Payouts that work for Indian researchers

A bounty program that takes two weeks to pay is a bounty program losing its researchers. Hive runs UPI payouts within 48 hours for Indian researchers once a finding is validated and approved. ACH and SWIFT for international researchers, with slower settlement windows by banking reality, not by us dragging our feet.

The onboarding flow supports regional languages — Hindi, Marathi, Tamil, and Telugu at launch — because the next generation of Indian researchers doesn’t all prefer to fill out tax and KYC forms in English, and the programs that figure this out first will attract the deepest research pool.

Triage SLAs and what “at scale” really means

A bounty program running at scale is not a pipeline-of-triage-tickets. It’s a production system with SLAs. Hive exposes median triage time, p90 time, open cluster count, researcher response time, and payout latency as first-class metrics per program. A program owner can see at a glance whether their program is healthy or whether triage is falling behind.

Policy templates for BFSI, government, and SaaS workloads pre-fill scope, severity rubrics, and exclusion language so a new program doesn’t start with a blank policy page.
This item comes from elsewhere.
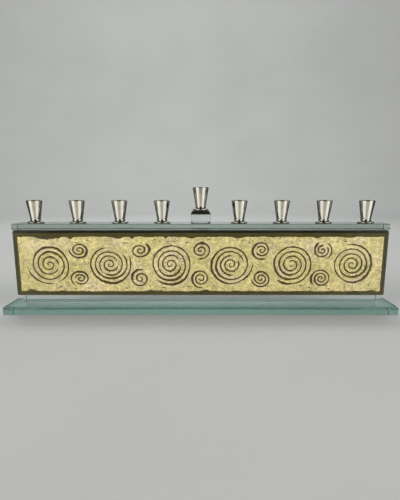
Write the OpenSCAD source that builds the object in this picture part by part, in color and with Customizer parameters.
// Glass menorah: a long glass base, an upright glass spine, a glass shelf on top of the spine,
// a fused art-glass panel bonded to the spine's front, eight metal candle cups on the shelf and
// a ninth, the shamash, raised at the middle on a block of clear glass.
// Millimetres, +X to the viewer's right, +Y to the back, +Z up, origin under the middle of the base.

/* [Base] */
// Length of the base plate
base_length = 381; // [365:1:420]
// Depth of the base plate from front to back
base_depth = 34; // [32:0.5:60]
// Thickness of the base glass
base_thickness = 8; // [6:0.5:12]
// Radius of the polished edges of the base
base_edge_radius = 1.2; // [0.5:0.1:2.5]
// Radius of the base's four upright corners
base_corner_radius = 0.8; // [0.5:0.1:5]

/* [Spine] */
// Length of the upright glass between base and shelf
spine_length = 349.5; // [330:0.5:354]
// Thickness of the upright glass
spine_thickness = 9.5; // [8:0.5:12]
// Height of the upright glass
spine_height = 73.2; // [65:0.1:90]
// Radius of the arrises along the upright glass
spine_edge_radius = 0.6; // [0.3:0.1:1.5]

/* [Shelf] */
// Length of the shelf that carries the cups
shelf_length = 355.6; // [350:0.1:362]
// Depth of the shelf from front to back
shelf_depth = 24; // [20:0.5:30]
// Thickness of the shelf glass
shelf_thickness = 6; // [4:0.5:8]
// Radius of the polished edges of the shelf
shelf_edge_radius = 1.0; // [0.5:0.1:1.8]

/* [Panel] */
// Length of the fused panel
panel_length = 355.6; // [350:0.1:362]
// Height of the fused panel
panel_height = 63.1; // [50:0.1:64]
// Thickness of each of the panel's two sheets
panel_sheet = 3; // [2:0.1:3.2]
// Gap between the top of the panel and the shelf
panel_top_gap = 0.2; // [0.2:0.1:1.2]
// Radius of the fused edges of the panel
panel_edge_radius = 1.3; // [0.5:0.1:1.8]
// Radius of the panel's four corners
panel_corner_radius = 2.2; // [1:0.1:4]
// Thickness of the gold leaf between the sheets
leaf_thickness = 0.12; // [0.1:0.01:0.3]
// Width of the dark border at the panel's ends and foot
leaf_margin = 3.6; // [3:0.1:6]
// Width of the dark border at the panel's top
leaf_top_margin = 6.4; // [3:0.1:8]

/* [Candle cups] */
// Height of a candle cup
cup_height = 21.4; // [20:0.1:28]
// Outer diameter of the cup's rim
cup_rim_diameter = 15.8; // [14.8:0.1:17]
// Outer diameter of the cup's waist, above its foot
cup_waist_diameter = 10; // [9.6:0.1:11]
// Diameter of the cup's foot
cup_foot_diameter = 16.2; // [15.5:0.1:18]
// Thickness of the rounded edge of the foot
cup_flange = 1.2; // [0.8:0.1:1.6]
// Radius of the flare between waist and foot
cup_flare_radius = 2.2; // [1.5:0.1:2.4]
// Thickness of the rounded rim
cup_lip = 1.4; // [0.6:0.1:1.6]
// Diameter of the hole that holds the candle
candle_bore = 9; // [8:0.1:9.2]
// Depth of the hole below the rim
candle_bore_depth = 14; // [10:0.5:14]
// Depth of the funnel at the top of the hole
candle_funnel = 2.3; // [1:0.1:3]
// Distance from the middle of the shelf to the nearest cup on each side
first_cup_x = 37; // [30:0.5:40]
// Spacing of the cups along each side
cup_pitch = 40.5; // [30:0.5:41]

/* [Shamash block] */
// Width and depth of the block
block_width = 18.6; // [17:0.1:22]
// Height of the block
block_height = 12.1; // [9:0.1:20]
// Radius of the block's fire-polished top edges
block_top_radius = 3.8; // [1.5:0.1:4]
// Radius of the block's lower edges
block_foot_radius = 1.2; // [0.5:0.1:1.4]
// Radius of the block's four upright corners
block_corner_radius = 3; // [1:0.1:4]

/* [Adhesive] */
// Thickness of the clear adhesive between two sheets of glass
sheet_bond = 0.15; // [0.1:0.05:0.3]
// Thickness of the adhesive behind the panel
panel_bond_thickness = 0.25; // [0.15:0.05:0.4]
// Thickness of the adhesive under each cup and the block
foot_bond = 0.15; // [0.1:0.05:0.3]

/* [Hidden] */
$fn = 96;
margin = 1;
cups_per_side = 4;

spine_z = base_thickness + sheet_bond;
shelf_bond_z = spine_z + spine_height;
shelf_z = shelf_bond_z + sheet_bond;
shelf_top_z = shelf_z + shelf_thickness;
cup_z = shelf_top_z + foot_bond;
shamash_bond_z = cup_z + block_height;
shamash_z = shamash_bond_z + foot_bond;

panel_back_y = -spine_thickness / 2 - panel_bond_thickness;
panel_seam_y = panel_back_y - panel_sheet;
panel_front_y = panel_seam_y - panel_sheet;
panel_top_z = shelf_z - panel_top_gap;
panel_bottom_z = panel_top_z - panel_height;
leaf_length = panel_length - 2 * leaf_margin;
leaf_height = panel_height - leaf_margin - leaf_top_margin;
leaf_bottom_z = panel_bottom_z + leaf_margin;

panel_bond_inset = 6;
panel_bond_length = spine_length - 2 * panel_bond_inset;
panel_bond_height = panel_height - 2 * panel_bond_inset;
panel_bond_z = panel_bottom_z + panel_bond_inset;
foot_bond_radius = cup_foot_diameter / 2 - 1;
block_bond_radius = block_width / 2 - 2;

cup_waist_z = cup_flange + cup_flare_radius;
cup_lip_radius = cup_lip / 2;

// Distance of a cup from the middle, for cups 1 to 8 counted from the left
function cup_x(i) =
    i <= cups_per_side
        ? -first_cup_x - (cups_per_side - i) * cup_pitch
        : first_cup_x + (i - cups_per_side - 1) * cup_pitch;

// A centred rectangle with round corners, its upper pair with a radius of their own
module rounded_rectangle(width, height, radius, upper_radius) {
    difference() {
        square([width, height], center = true);
        for (side = [-1, 1]) {
            corner_waste(side * width / 2, -height / 2, side, -1, radius);
            corner_waste(side * width / 2, height / 2, side, 1, upper_radius);
        }
    }
}

// What a round corner leaves out of a square one; sx and sy point outwards
module corner_waste(x, y, sx, sy, radius) {
    translate([x - sx * radius, y - sy * radius])
        difference() {
            translate([sx > 0 ? 0 : -radius - margin, sy > 0 ? 0 : -radius - margin])
                square(radius + margin);
            circle(radius);
        }
}

// A glass slab that stands on z = 0 with all of its edges rounded
module slab(length, depth, height, edge, upper_edge, corner) {
    intersection() {
        translate([0, 0, -margin])
            linear_extrude(height + 2 * margin)
                rounded_rectangle(length, depth, corner, corner);
        translate([0, 0, height / 2])
            rotate([90, 0, 0])
                linear_extrude(depth + 2 * margin, center = true)
                    rounded_rectangle(length, height, edge, upper_edge);
        translate([0, 0, height / 2])
            rotate([90, 0, 90])
                linear_extrude(length + 2 * margin, center = true)
                    rounded_rectangle(depth, height, edge, upper_edge);
    }
}

// A thin flat block from its lowest corner, centred along X
module plate(length, depth, height) {
    translate([-length / 2, 0, 0])
        cube([length, depth, height]);
}

module base_plate() {
    color("#8fb3a8", 0.6)
        slab(base_length, base_depth, base_thickness,
            base_edge_radius, base_edge_radius, base_corner_radius);
}

module base_adhesive() {
    color("#e6ebea", 0.5)
        translate([0, -spine_thickness / 2 + spine_edge_radius, base_thickness])
            plate(spine_length - 2 * spine_edge_radius,
                spine_thickness - 2 * spine_edge_radius, sheet_bond);
}

module spine() {
    color("#b5c9c4", 0.6)
        translate([0, 0, spine_z])
            slab(spine_length, spine_thickness, spine_height,
                spine_edge_radius, spine_edge_radius, spine_edge_radius);
}

module shelf_adhesive() {
    color("#e6ebea", 0.5)
        translate([0, -spine_thickness / 2 + spine_edge_radius, shelf_bond_z])
            plate(spine_length - 2 * spine_edge_radius,
                spine_thickness - 2 * spine_edge_radius, sheet_bond);
}

module shelf() {
    color("#94aba4", 0.6)
        translate([0, 0, shelf_z])
            slab(shelf_length, shelf_depth, shelf_thickness,
                shelf_edge_radius, shelf_edge_radius, shelf_edge_radius);
}

module panel_adhesive() {
    color("#e6ebea", 0.5)
        translate([0, panel_back_y, panel_bond_z])
            plate(panel_bond_length, panel_bond_thickness, panel_bond_height);
}

// The outer form of the two fused sheets
module panel_form() {
    translate([0, panel_seam_y, panel_bottom_z])
        intersection() {
            rotate([90, 0, 0])
                linear_extrude(2 * panel_sheet + 2 * margin, center = true)
                    translate([0, panel_height / 2])
                        rounded_rectangle(panel_length, panel_height,
                            panel_corner_radius, panel_corner_radius);
            translate([0, 0, -margin])
                linear_extrude(panel_height + 2 * margin)
                    rounded_rectangle(panel_length, 2 * panel_sheet,
                        panel_edge_radius, panel_edge_radius);
            translate([0, 0, panel_height / 2])
                rotate([90, 0, 90])
                    linear_extrude(panel_length + 2 * margin, center = true)
                        rounded_rectangle(2 * panel_sheet, panel_height,
                            panel_edge_radius, panel_edge_radius);
        }
}

module panel_back_sheet() {
    color("#3a3a24")
        intersection() {
            panel_form();
            translate([0, panel_seam_y, panel_bottom_z - margin])
                plate(panel_length + 2 * margin, panel_sheet + margin, panel_height + 2 * margin);
        }
}

module gold_leaf() {
    color("#dcc98c")
        translate([0, panel_seam_y - leaf_thickness, leaf_bottom_z])
            plate(leaf_length, leaf_thickness, leaf_height);
}

module panel_cover_sheet() {
    color("#a8a078", 0.35)
        difference() {
            intersection() {
                panel_form();
                translate([0, panel_front_y - margin, panel_bottom_z - margin])
                    plate(panel_length + 2 * margin, panel_sheet + margin,
                        panel_height + 2 * margin);
            }
            translate([0, panel_seam_y - leaf_thickness, leaf_bottom_z])
                plate(leaf_length, leaf_thickness + margin, leaf_height);
        }
}

module block_adhesive() {
    color("#e6ebea", 0.5)
        translate([0, 0, shelf_top_z])
            cylinder(h = foot_bond, r = block_bond_radius);
}

module shamash_block() {
    color("#c9d2d1", 0.6)
        translate([0, 0, cup_z])
            slab(block_width, block_width, block_height,
                block_foot_radius, block_top_radius, block_corner_radius);
}

// One thin disc of adhesive under each of the nine cups
module cup_adhesive() {
    color("#e6ebea", 0.5) {
        for (i = [1 : 2 * cups_per_side])
            translate([cup_x(i), 0, shelf_top_z])
                cylinder(h = foot_bond, r = foot_bond_radius);
        translate([0, 0, shamash_bond_z])
            cylinder(h = foot_bond, r = block_width / 2 - block_top_radius);
    }
}

// Half section of the cup's metal, to be turned about Z
module cup_section() {
    rim = cup_rim_diameter / 2;
    waist = cup_waist_diameter / 2;
    foot = cup_foot_diameter / 2;
    edge = cup_flange / 2;
    difference() {
        union() {
            square([foot - edge, cup_flange]);
            translate([foot - edge, edge])
                circle(edge);
            difference() {
                translate([0, cup_flange])
                    square([waist + cup_flare_radius, cup_flare_radius]);
                translate([waist + cup_flare_radius, cup_waist_z])
                    circle(cup_flare_radius);
            }
            polygon([
                [0, cup_waist_z],
                [waist, cup_waist_z],
                [rim, cup_height - cup_lip_radius],
                [rim - cup_lip_radius, cup_height - cup_lip_radius],
                [rim - cup_lip_radius, cup_height],
                [0, cup_height]
            ]);
            translate([rim - cup_lip_radius, cup_height - cup_lip_radius])
                circle(cup_lip_radius);
        }
        translate([-margin, cup_height - candle_bore_depth])
            square([candle_bore / 2 + margin, candle_bore_depth + margin]);
        polygon([
            [0, cup_height - candle_funnel],
            [candle_bore / 2, cup_height - candle_funnel],
            [rim - cup_lip_radius * 2, cup_height],
            [rim - cup_lip_radius * 2, cup_height + margin],
            [0, cup_height + margin]
        ]);
        translate([-foot, -margin])
            square([foot, cup_height + 2 * margin]);
    }
}

module cup() {
    rotate_extrude()
        cup_section();
}

module candle_cup(i) {
    color("silver")
        translate([cup_x(i), 0, cup_z])
            cup();
}

module shamash_cup() {
    color("silver")
        translate([0, 0, shamash_z])
            cup();
}

base_plate();
base_adhesive();
spine();
shelf_adhesive();
shelf();
panel_adhesive();
panel_back_sheet();
gold_leaf();
panel_cover_sheet();
block_adhesive();
shamash_block();
cup_adhesive();
candle_cup(1);  // candle_cup_1
candle_cup(2);  // candle_cup_2
candle_cup(3);  // candle_cup_3
candle_cup(4);  // candle_cup_4
candle_cup(5);  // candle_cup_5
candle_cup(6);  // candle_cup_6
candle_cup(7);  // candle_cup_7
candle_cup(8);  // candle_cup_8
shamash_cup();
Those templates were drafted with input from programs operating under RBI and SEBI guidance and reflect what regulators expect from a bounty running inside a regulated institution.

What scale actually requires

“Run a bug bounty at scale” usually gets pitched as a sourcing problem — how do you attract more researchers. The sourcing part is real but overrated. The hard part is operational: dedup you can trust, severity that reflects actual impact, clear fairness rules, payouts that settle fast, and SLAs you can measure.

Get those right and the program runs itself. Get them wrong and no amount of researcher recruitment will save you, because the good researchers will stop showing up.

Hive is the bet that dedup is the load-bearing piece, that semantic clustering plus human arbitration gets it right often enough to be worth running, and that a platform designed around this principle will save AppSec teams the one thing they never have enough of — attention.